>> start Data to process
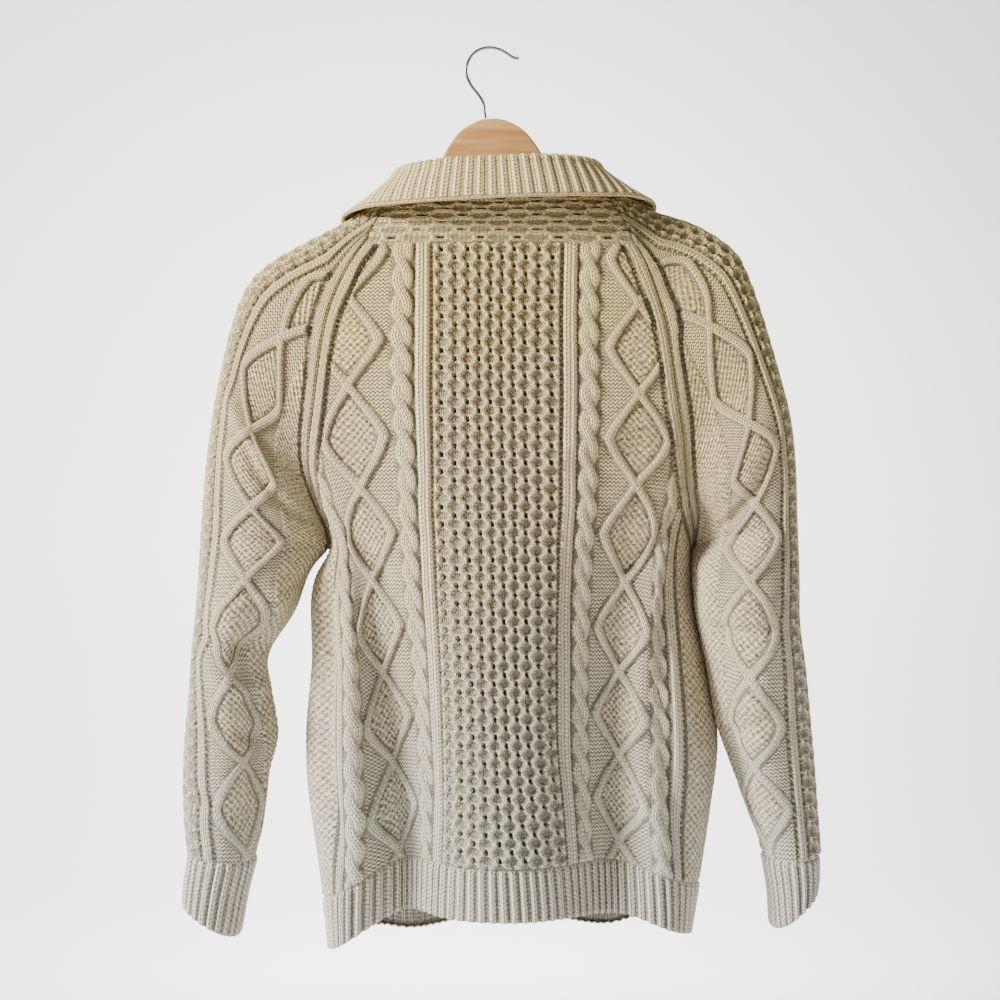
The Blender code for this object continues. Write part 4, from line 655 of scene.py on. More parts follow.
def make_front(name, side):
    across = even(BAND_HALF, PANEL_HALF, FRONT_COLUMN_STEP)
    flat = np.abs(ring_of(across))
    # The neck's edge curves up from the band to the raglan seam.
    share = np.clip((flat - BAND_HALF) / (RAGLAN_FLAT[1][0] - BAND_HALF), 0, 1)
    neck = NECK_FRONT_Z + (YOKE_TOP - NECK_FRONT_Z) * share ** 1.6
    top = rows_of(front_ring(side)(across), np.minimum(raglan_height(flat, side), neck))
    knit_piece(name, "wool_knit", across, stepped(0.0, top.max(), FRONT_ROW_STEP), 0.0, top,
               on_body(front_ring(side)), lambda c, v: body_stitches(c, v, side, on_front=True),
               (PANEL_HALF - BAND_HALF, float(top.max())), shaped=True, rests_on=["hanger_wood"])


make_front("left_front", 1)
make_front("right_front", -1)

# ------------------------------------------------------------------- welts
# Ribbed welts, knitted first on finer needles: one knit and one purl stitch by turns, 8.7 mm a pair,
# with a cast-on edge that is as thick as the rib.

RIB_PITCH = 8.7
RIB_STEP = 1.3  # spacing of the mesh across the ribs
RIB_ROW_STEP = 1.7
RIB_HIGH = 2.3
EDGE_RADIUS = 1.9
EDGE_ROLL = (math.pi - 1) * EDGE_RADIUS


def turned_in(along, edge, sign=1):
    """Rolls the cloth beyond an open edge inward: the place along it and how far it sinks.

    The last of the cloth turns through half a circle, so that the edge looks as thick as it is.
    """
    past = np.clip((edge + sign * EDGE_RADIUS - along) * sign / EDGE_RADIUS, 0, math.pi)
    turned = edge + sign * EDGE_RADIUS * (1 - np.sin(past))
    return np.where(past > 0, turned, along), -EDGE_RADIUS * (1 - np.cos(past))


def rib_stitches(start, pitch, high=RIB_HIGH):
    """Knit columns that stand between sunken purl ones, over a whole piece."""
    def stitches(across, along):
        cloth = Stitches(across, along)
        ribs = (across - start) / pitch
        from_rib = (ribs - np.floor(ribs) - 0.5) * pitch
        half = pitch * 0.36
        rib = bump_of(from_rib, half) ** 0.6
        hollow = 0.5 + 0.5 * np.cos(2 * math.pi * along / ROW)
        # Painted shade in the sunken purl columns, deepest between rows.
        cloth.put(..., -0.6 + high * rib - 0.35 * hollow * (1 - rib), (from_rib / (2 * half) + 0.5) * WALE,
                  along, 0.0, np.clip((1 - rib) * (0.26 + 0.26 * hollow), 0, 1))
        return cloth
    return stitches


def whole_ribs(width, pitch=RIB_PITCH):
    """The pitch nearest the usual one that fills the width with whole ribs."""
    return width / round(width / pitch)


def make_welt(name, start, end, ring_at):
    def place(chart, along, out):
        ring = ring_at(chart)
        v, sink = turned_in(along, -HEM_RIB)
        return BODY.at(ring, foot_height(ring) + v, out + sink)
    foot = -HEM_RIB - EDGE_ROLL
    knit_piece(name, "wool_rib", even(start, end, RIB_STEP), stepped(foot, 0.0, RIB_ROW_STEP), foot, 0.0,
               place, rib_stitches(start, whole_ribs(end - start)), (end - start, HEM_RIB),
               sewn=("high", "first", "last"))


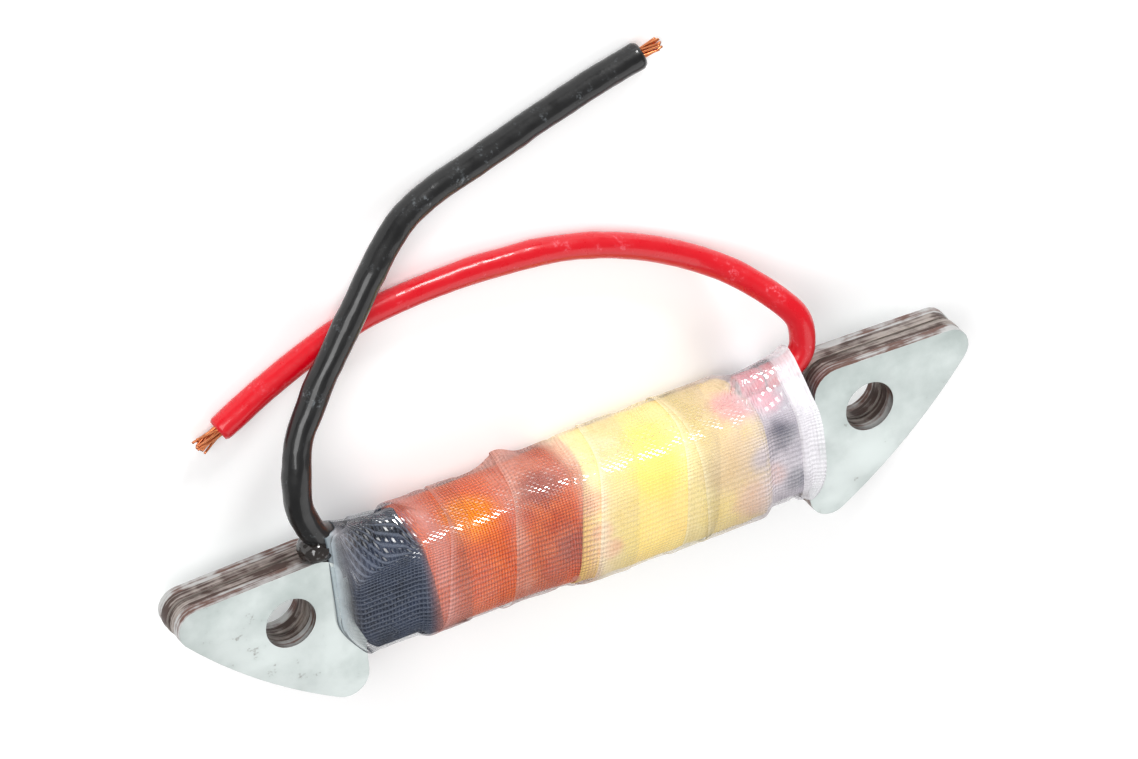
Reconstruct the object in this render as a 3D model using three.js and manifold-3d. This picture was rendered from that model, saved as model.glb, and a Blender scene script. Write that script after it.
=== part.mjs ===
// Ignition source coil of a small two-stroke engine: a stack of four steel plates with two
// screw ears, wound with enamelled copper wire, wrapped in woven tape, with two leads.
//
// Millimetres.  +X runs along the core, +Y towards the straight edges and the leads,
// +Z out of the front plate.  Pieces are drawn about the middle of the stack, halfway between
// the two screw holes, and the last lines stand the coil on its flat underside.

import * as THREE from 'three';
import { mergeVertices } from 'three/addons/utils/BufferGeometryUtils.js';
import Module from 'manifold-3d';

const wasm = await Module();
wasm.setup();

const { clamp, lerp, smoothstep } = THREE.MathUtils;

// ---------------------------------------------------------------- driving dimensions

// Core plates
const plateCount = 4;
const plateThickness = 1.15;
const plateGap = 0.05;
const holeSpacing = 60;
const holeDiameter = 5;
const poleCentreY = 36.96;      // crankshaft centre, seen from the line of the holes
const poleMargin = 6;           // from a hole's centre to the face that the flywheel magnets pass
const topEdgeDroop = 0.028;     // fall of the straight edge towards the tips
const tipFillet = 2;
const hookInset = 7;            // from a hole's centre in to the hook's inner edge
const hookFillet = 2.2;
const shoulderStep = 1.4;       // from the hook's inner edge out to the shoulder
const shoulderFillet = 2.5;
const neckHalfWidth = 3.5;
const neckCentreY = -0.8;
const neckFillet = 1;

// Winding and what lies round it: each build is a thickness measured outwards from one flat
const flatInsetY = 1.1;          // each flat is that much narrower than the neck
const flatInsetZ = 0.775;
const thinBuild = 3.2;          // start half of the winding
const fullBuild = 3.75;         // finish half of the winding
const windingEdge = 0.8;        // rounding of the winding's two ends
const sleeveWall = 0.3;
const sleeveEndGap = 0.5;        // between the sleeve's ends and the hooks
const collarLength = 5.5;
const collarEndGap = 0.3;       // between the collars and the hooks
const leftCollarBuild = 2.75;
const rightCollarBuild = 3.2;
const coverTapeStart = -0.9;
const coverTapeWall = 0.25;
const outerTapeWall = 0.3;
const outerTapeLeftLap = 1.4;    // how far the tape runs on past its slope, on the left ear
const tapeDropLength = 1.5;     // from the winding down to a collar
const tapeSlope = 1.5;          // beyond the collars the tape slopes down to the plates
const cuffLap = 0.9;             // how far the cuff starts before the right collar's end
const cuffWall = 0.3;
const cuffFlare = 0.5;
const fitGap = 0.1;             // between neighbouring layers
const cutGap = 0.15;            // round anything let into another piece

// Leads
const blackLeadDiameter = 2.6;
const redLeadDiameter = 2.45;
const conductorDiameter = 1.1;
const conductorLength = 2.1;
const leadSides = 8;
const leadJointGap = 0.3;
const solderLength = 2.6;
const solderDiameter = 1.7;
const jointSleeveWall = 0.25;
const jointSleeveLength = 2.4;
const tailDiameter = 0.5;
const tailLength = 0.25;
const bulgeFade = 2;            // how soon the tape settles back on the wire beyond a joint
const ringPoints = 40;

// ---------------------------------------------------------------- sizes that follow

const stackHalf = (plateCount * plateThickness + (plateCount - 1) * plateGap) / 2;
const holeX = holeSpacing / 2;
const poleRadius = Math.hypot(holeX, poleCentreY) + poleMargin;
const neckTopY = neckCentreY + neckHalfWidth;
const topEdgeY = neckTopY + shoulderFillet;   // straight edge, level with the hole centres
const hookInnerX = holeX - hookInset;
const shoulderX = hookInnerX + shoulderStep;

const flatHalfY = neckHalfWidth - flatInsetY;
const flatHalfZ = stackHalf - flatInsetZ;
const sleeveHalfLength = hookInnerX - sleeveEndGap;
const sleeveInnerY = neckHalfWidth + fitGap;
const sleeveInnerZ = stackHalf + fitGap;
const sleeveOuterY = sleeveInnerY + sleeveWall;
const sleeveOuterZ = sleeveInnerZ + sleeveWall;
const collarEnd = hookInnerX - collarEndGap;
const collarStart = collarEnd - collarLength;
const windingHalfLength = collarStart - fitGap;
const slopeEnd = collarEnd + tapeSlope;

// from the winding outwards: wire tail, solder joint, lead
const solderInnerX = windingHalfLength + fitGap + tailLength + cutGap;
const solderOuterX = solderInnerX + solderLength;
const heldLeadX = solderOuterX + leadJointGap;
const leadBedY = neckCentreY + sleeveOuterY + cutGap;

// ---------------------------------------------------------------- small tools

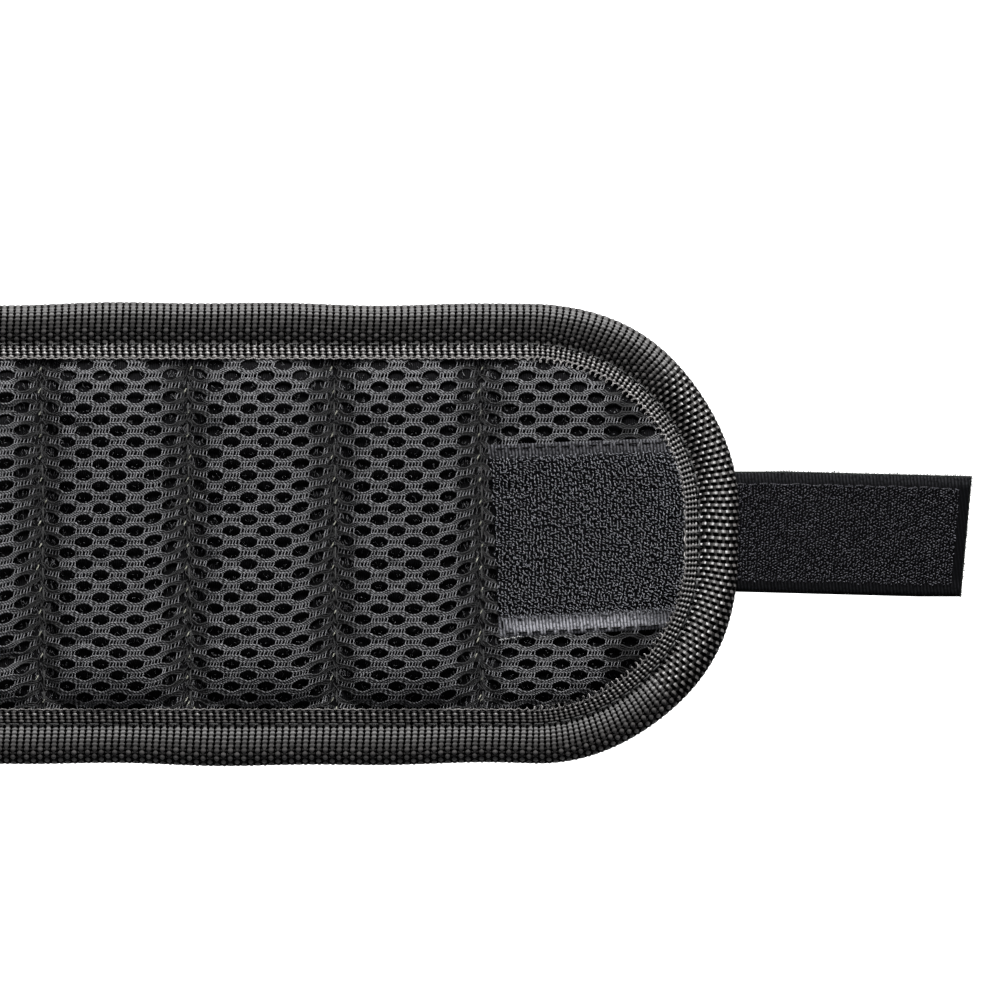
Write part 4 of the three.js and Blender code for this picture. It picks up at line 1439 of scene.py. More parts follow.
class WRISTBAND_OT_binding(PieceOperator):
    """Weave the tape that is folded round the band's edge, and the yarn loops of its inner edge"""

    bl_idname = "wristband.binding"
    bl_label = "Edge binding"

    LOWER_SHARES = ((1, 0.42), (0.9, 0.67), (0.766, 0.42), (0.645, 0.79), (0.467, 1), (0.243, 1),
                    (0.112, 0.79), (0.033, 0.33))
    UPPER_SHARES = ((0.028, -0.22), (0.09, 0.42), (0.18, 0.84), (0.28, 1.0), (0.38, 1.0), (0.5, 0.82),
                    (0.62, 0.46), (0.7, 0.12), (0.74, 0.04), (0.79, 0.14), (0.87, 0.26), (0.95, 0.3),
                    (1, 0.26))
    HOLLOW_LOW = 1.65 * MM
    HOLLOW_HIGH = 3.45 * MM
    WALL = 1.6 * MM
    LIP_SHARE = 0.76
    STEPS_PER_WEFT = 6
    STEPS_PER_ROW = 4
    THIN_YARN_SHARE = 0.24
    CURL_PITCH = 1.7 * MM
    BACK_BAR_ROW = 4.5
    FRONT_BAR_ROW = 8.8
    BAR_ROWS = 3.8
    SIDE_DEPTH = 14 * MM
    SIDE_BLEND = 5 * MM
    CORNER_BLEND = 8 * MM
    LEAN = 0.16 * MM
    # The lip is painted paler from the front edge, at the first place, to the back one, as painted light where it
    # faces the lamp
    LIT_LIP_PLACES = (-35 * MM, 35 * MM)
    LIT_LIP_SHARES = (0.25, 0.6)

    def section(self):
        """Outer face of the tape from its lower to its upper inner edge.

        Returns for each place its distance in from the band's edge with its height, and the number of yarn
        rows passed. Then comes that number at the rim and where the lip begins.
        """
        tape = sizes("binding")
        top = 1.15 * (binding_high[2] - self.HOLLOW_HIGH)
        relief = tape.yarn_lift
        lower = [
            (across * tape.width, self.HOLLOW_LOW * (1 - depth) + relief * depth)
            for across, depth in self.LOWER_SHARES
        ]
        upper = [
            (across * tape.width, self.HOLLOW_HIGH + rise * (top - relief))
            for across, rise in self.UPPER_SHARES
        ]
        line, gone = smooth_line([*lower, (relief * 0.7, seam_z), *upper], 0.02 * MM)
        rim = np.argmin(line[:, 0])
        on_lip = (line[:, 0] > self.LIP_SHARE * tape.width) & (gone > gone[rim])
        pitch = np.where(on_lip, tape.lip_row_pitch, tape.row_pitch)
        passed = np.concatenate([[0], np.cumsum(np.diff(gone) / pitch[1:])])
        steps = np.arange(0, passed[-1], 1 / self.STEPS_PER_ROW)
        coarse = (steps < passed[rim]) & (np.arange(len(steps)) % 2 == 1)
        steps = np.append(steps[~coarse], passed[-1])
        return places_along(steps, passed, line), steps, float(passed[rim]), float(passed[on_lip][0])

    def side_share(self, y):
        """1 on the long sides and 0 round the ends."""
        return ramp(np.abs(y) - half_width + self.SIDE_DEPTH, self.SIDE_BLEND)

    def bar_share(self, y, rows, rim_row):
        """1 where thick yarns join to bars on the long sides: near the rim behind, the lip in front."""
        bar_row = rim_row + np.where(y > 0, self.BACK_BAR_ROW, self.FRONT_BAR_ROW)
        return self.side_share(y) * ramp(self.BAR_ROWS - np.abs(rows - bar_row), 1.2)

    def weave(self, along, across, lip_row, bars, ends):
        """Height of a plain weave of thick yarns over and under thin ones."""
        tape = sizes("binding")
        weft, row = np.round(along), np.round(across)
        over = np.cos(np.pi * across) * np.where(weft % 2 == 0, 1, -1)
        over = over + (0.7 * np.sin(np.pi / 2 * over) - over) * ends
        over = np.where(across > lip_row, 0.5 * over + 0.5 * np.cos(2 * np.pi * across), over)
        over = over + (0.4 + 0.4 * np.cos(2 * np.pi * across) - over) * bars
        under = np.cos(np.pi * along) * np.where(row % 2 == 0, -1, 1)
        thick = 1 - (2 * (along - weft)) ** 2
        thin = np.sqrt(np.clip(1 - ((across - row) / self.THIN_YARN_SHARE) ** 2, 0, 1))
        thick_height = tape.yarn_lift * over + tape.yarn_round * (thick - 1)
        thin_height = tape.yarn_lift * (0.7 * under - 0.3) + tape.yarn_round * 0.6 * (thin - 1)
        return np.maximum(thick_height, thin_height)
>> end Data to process
◆ Directions for this task: Nothing beyond the required lines should be retyped: start with the line that contains "Reconstruct the object" and finish with the line that contains "const neckFillet = 1;".

◆ The response:
Reconstruct the object in this render as a 3D model using three.js and manifold-3d. This picture was rendered from that model, saved as model.glb, and a Blender scene script. Write that script after it.
=== part.mjs ===
// Ignition source coil of a small two-stroke engine: a stack of four steel plates with two
// screw ears, wound with enamelled copper wire, wrapped in woven tape, with two leads.
//
// Millimetres.  +X runs along the core, +Y towards the straight edges and the leads,
// +Z out of the front plate.  Pieces are drawn about the middle of the stack, halfway between
// the two screw holes, and the last lines stand the coil on its flat underside.

import * as THREE from 'three';
import { mergeVertices } from 'three/addons/utils/BufferGeometryUtils.js';
import Module from 'manifold-3d';

const wasm = await Module();
wasm.setup();

const { clamp, lerp, smoothstep } = THREE.MathUtils;

// ---------------------------------------------------------------- driving dimensions

// Core plates
const plateCount = 4;
const plateThickness = 1.15;
const plateGap = 0.05;
const holeSpacing = 60;
const holeDiameter = 5;
const poleCentreY = 36.96;      // crankshaft centre, seen from the line of the holes
const poleMargin = 6;           // from a hole's centre to the face that the flywheel magnets pass
const topEdgeDroop = 0.028;     // fall of the straight edge towards the tips
const tipFillet = 2;
const hookInset = 7;            // from a hole's centre in to the hook's inner edge
const hookFillet = 2.2;
const shoulderStep = 1.4;       // from the hook's inner edge out to the shoulder
const shoulderFillet = 2.5;
const neckHalfWidth = 3.5;
const neckCentreY = -0.8;
const neckFillet = 1;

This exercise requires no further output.